The estuarine delta serves as both the primary habitat for human activities and the most susceptible area for Sea-Land interactions (Bianchi 2013). Over the past 30 years, the Yangtze River Estuary (YRE) has undergone intense development. The width of Xuliujing Reach has shrunk from over 10 km to 5 km due to the Reclamation of Tonghaisha and Jiangxinsha (Zhang et al. 2022). A sequence of reclamation projects have expanded the estuary enclosure zone from high beach to medium and low beach. Furthermore, the construction of the water source project in Qingcaosha has reduced the width of the North Branch by 1/3 (Li et al. 2023). The alteration of riverbed morphology due to these human activities and the significant decline in sand supply in recent years, is significantly impacting the equilibrium of estuarine water and sand transportation.

Under the strong driving force of high-intensity development at the river mouth, the sedimentation pattern of the estuary geomorphology will change, and the dynamic process of the estuary will respond to channel evolution. The impact of human activities not only increases the complexity and spatial variability of natural processes but also profoundly affects the dynamic geomorphic equilibrium pattern at the Yangtze River Estuary.

In their study on tidal volume response and channel evolution in the Yangtze River Estuary, Min et al. (2016) established a mathematical model for hydrodynamics in this area. They quantified differences in energy between runoff and tides during flood and dry seasons to investigate seasonal variations and energy changes in tidal volume. The study explored differences between ebb-tide flow rate and storage tide volume, revealing that as runoff intensity increases, both tidal flow dynamics and flow rate decrease while tidal volume remains relatively constant under different runoff conditions. It was suggested that tidal flow seems to adjust according to changes in runoff flow to maintain a constant tidal volume. Hu K et al. (2009), through establishing a three-dimensional hydrodynamic model for the Yangtze River Estuary, investigated how deep-water navigation construction affected hydrodynamics and salinity levels in North Channel. It was found that ebb-tidal flux decreased with navigation construction while tide currents transitioned from rotational circulation to reciprocating circulation due mainly to dike construction on both sides,as water depth increased with navigation channels, saltwater intrusion worsened. Zhijun et al. (2016) conducted an analysis on bed evolution in North Branch section based on measured bathymetric data from 1950 to 2010 at Yangtze River estuary. The findings revealed significant reductions over nearly fifty years in average water depth as well as volumes for channels with depths greater than zero meters or five meters respectively, furthermore, it was identified that embankment along both sides played a primary role behind diminishing water area alongside decreasing influxes caused by tides within these channels.
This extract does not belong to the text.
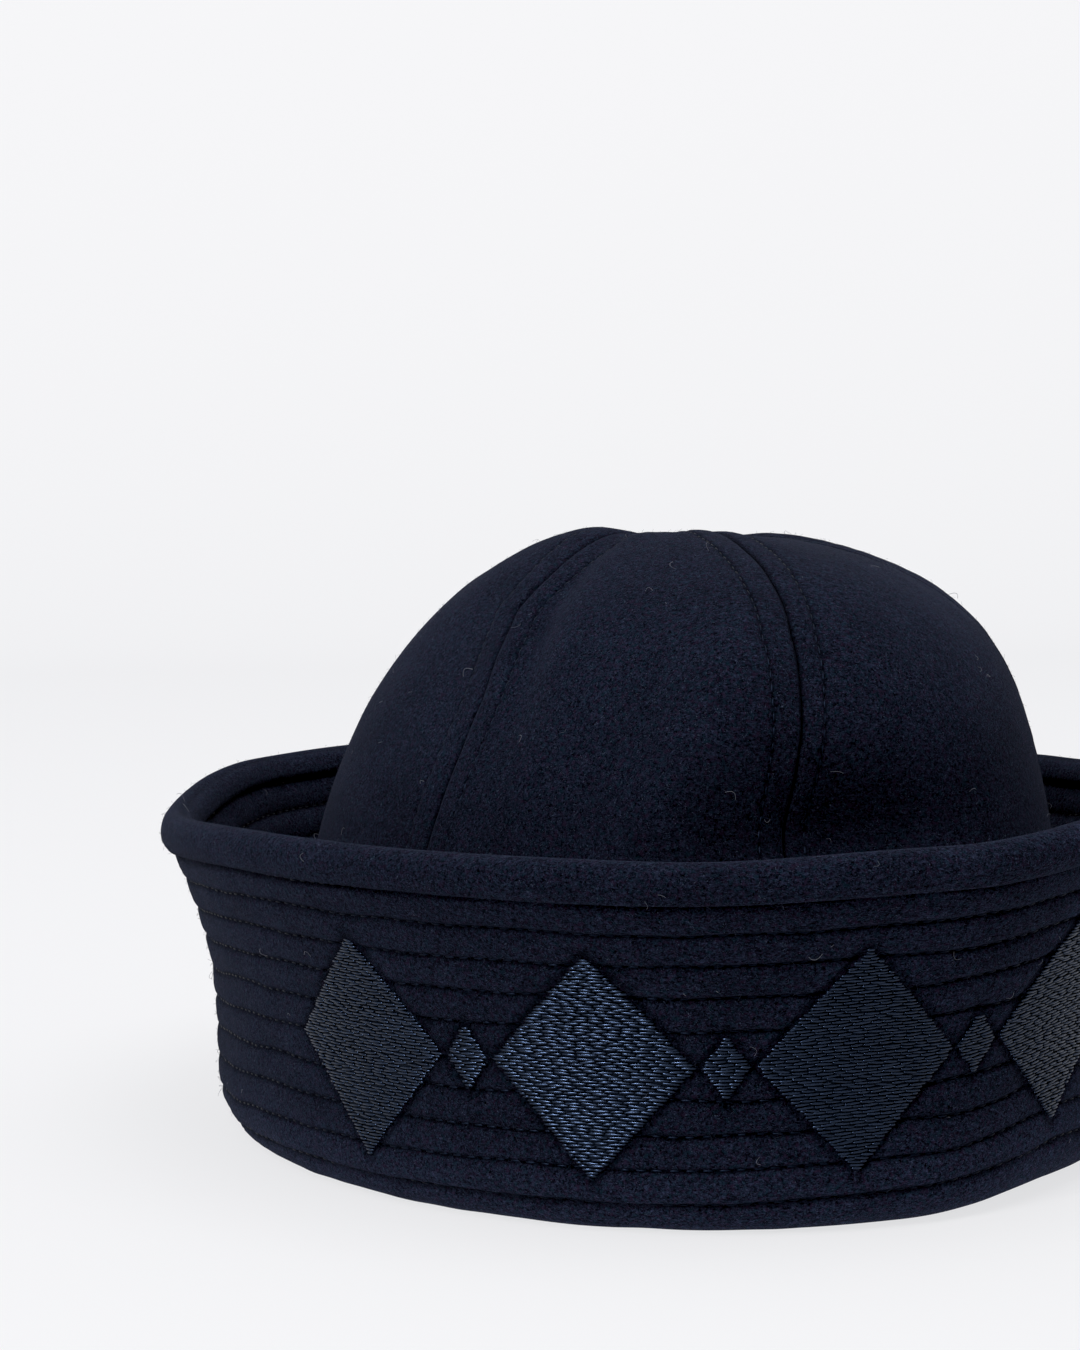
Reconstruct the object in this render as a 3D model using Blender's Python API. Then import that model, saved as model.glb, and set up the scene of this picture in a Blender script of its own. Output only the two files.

Xiaohe et al. (2018) explored the relationship between tidal volume changes and riverbed evolution at the mouth of the Yangtze River by establishing a mathematical model. By studying the mutual influence between tidal flat evolution and tidal characteristics, they pointed out that there is a positive feedback relationship between the two, with their interaction dominating the morphodynamic evolution of the Yangtze River Delta. The sedimentation and expansion of shallow bars outside the estuary increase energy dissipation of tides towards the sea, resulting in a decrease in tidal volume within the estuary and weakening of tidal flow dynamics. Conversely, this weakening of tidal intensity has a counter effect on shallow bar evolution outside the estuary, promoting sediment accumulation.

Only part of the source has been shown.